脇役から主役へ、バニラの下剋上な歴史
国際アイスクリーム協会のランキングによると、アイスクリーム好きの29%が真っ先に選ぶのはバニラで、2位以下のチョコレート(8.9%)、バターピーカン(5.3%)、ストロベリー(5.3%)を大きく引き離し、断トツ1位だ。
こんなに人気のバニラなのに、英語で“プレーン・バニラ”と言うと、平凡、単調でつまらないものの代名詞となっている。華やかさに欠ける「プレーン・バニラなワードローブ」とか、オプション機能のない「プレーン・バニラな製品」、退屈な「プレーン・バニラな音楽」といった具合だ。ところが実際のバニラは、退屈とはほど遠い歴史をたどってきた。
チョコの脇役から主役へ
バニラは、2万5000種から成る一大植物群、ラン科の仲間。中南米が原産で、メキシコの東沿岸に住むトトナコ族によって栽培が始められたと考えられている。
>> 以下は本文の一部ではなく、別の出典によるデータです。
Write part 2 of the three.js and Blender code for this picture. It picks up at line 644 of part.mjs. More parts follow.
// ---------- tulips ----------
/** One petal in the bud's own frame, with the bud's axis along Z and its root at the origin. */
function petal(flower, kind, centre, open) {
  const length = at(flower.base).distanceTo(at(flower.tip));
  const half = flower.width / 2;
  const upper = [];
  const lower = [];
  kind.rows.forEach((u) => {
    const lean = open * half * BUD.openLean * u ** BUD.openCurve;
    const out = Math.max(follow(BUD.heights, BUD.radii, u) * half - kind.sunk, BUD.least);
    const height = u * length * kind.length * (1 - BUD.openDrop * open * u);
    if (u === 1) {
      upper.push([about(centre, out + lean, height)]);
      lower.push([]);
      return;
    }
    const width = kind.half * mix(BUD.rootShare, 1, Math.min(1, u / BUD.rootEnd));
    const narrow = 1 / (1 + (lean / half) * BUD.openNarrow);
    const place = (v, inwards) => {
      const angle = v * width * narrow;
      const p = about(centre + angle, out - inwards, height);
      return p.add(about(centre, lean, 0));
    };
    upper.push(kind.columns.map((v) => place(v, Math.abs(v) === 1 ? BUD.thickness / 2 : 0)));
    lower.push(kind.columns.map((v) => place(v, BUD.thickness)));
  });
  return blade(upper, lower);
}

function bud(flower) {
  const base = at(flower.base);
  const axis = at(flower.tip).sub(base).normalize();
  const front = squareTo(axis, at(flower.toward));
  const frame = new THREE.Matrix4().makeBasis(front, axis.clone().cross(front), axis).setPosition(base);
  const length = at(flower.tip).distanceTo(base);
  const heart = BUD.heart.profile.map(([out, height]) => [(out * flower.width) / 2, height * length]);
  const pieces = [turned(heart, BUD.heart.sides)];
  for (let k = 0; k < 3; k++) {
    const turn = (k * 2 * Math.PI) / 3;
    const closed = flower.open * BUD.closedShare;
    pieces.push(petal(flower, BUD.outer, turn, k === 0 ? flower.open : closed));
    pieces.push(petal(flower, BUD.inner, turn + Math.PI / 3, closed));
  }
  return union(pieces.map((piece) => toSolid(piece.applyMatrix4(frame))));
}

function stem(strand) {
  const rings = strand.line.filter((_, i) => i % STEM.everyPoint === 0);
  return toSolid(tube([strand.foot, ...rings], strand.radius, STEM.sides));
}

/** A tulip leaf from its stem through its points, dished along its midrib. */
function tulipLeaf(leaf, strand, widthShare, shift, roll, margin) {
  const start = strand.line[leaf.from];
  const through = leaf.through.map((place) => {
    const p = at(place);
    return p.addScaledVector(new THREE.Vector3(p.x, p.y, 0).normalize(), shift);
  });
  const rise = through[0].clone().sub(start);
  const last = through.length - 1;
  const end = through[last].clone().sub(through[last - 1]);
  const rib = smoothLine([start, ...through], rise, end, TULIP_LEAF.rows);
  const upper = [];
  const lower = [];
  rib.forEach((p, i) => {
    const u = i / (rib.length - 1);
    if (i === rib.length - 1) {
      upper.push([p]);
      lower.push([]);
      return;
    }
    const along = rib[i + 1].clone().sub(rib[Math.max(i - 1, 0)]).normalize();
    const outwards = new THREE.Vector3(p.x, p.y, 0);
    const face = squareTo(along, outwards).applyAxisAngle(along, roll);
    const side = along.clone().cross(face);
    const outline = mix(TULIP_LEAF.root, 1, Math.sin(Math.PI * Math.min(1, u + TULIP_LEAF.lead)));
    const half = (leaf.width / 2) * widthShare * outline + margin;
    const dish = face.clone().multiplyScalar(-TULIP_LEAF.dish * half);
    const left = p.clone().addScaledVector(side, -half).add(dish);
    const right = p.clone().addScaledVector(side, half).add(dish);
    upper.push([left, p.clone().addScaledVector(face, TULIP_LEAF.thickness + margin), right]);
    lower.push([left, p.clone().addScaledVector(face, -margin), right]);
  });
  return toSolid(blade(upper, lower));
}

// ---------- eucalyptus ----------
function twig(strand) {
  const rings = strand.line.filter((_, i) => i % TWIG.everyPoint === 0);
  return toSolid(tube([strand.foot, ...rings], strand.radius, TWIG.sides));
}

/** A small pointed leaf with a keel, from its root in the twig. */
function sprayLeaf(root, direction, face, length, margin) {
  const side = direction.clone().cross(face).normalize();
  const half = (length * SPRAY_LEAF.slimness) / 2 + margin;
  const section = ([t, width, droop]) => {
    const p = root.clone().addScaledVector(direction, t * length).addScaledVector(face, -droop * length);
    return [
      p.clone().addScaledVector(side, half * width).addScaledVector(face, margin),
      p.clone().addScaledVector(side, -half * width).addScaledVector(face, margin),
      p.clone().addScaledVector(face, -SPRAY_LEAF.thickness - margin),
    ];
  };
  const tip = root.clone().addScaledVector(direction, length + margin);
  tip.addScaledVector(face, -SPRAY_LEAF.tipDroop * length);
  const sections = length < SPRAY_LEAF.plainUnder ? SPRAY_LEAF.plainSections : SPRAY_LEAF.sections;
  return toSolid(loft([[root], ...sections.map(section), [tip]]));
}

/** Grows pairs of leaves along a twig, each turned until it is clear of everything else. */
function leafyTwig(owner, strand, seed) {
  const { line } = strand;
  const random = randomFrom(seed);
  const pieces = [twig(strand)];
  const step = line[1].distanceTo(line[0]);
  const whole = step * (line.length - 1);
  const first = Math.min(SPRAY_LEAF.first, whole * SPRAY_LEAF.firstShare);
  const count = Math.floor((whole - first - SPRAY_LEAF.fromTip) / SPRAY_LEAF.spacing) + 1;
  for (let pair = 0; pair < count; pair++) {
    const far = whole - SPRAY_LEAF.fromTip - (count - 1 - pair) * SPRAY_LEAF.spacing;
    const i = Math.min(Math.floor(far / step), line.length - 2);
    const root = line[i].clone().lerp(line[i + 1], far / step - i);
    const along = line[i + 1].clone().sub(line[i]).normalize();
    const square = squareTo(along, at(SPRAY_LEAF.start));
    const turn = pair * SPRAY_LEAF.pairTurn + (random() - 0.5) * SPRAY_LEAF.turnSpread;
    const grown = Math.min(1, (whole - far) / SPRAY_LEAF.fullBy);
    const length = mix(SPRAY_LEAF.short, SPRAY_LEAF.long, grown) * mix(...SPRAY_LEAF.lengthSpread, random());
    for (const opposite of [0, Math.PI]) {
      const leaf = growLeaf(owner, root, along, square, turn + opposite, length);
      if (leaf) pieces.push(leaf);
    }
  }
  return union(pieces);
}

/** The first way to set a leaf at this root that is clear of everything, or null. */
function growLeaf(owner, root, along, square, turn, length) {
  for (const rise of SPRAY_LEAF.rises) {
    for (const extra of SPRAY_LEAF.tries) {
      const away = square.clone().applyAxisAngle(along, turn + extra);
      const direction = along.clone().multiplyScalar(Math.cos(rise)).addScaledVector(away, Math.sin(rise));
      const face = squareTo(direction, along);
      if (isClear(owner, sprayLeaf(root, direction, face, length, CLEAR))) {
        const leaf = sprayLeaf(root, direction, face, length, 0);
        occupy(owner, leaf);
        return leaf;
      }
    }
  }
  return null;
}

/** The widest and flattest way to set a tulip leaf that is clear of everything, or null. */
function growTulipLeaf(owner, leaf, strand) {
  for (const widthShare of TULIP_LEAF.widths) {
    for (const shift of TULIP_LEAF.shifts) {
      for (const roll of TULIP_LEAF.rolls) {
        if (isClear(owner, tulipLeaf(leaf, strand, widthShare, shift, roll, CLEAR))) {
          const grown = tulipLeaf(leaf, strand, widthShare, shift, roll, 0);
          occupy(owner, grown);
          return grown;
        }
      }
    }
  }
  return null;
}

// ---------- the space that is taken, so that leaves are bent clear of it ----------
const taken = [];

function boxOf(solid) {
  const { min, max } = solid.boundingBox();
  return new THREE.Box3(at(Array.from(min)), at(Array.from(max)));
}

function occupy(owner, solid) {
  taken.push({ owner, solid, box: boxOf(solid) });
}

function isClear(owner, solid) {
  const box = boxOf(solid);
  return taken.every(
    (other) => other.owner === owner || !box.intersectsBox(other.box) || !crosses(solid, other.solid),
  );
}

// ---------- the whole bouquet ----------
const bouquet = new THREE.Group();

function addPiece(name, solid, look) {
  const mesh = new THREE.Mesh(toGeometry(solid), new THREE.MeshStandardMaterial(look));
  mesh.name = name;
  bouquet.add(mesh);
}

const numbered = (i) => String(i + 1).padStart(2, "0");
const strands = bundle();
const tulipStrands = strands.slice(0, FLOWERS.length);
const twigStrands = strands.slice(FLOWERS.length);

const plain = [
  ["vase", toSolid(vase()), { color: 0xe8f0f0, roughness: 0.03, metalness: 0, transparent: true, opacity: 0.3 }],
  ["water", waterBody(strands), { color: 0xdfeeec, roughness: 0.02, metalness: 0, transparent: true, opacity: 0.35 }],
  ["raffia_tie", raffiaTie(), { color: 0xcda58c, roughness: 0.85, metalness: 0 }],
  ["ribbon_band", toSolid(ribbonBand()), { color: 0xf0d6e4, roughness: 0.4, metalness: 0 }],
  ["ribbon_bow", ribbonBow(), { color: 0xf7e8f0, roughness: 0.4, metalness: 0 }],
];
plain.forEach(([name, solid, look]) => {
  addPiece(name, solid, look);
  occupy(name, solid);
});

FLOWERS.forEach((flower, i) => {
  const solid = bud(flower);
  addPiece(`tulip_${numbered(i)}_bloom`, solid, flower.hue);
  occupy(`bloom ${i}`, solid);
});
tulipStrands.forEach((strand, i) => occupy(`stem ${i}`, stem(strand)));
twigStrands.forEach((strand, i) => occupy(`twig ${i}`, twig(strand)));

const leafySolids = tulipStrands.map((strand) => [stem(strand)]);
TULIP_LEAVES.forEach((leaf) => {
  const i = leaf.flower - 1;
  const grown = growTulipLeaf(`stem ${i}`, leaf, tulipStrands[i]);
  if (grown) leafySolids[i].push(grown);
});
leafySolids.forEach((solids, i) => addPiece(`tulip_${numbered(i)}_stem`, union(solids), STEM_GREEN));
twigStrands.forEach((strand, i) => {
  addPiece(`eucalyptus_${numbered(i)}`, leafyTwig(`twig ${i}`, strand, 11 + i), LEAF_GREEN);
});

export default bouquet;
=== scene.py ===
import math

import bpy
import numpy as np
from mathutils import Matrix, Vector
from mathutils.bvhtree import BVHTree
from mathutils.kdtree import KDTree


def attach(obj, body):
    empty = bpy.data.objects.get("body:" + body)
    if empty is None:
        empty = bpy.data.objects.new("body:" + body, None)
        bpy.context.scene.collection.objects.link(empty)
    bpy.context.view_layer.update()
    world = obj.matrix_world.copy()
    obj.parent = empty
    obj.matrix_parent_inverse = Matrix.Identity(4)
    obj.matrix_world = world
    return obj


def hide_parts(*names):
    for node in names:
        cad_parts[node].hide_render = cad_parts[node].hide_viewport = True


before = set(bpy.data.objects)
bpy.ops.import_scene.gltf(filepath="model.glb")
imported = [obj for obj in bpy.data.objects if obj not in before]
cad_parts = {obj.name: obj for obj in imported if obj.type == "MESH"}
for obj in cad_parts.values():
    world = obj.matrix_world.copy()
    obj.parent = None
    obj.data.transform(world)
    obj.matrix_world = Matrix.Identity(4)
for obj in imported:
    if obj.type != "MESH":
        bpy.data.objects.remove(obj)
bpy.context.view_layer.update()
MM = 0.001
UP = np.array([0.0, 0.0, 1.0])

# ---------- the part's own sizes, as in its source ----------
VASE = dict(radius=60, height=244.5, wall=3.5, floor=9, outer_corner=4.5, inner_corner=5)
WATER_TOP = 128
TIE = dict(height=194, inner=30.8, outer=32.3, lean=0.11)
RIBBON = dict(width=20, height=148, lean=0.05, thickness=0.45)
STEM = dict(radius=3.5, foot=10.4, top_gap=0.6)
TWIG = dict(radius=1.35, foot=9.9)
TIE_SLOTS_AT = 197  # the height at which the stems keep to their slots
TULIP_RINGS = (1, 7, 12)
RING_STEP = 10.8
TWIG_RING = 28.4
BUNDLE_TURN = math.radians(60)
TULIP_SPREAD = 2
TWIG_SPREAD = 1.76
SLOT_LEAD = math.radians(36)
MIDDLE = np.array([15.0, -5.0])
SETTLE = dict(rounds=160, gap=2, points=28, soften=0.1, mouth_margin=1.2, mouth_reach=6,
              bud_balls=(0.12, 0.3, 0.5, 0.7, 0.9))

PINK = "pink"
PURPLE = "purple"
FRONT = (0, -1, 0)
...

15世紀にトトナコ族を征服したアステカ族がバニラを手に入れ、やがてアステカ族を征服したスペイン人の手に渡った。征服者エルナン・コルテスがヨーロッパに持ち帰ったとする説もある。しかしこの時は、ジャガーやフクロネズミ、アルマジロなどの珍獣に注目が集まり、バニラの影は薄かった。
アステカ族は、カカオを原料としたショコラトルと呼ばれる飲み物にバニラを加えて飲んでいた。スペイン人はチョコレートを「豚の飲み物」と表現し、当初は気味悪がったが、徐々にアステカ族の飲み方を真似するようになった。
17世紀初めになると、チョコレートに香りを添える脇役でしかなかったバニラの状況は一変する。英女王エリザベス1世の薬剤師ヒュー・モーガンが、チョコレートを使わないバニラ風味の砂糖菓子を考案し、それを女王が珍重したことから、バニラはにわかに主役の座についたのだ。18世紀には、フランスでアイスクリームの香味料としてバニラが使われるようになった。1780年代に米国大使としてパリに赴任していたトマス・ジェファーソンは、バニラアイスをたいそう気に入り、レシピを書き写した。現在、そのレシピは米国議会図書館に収蔵されている。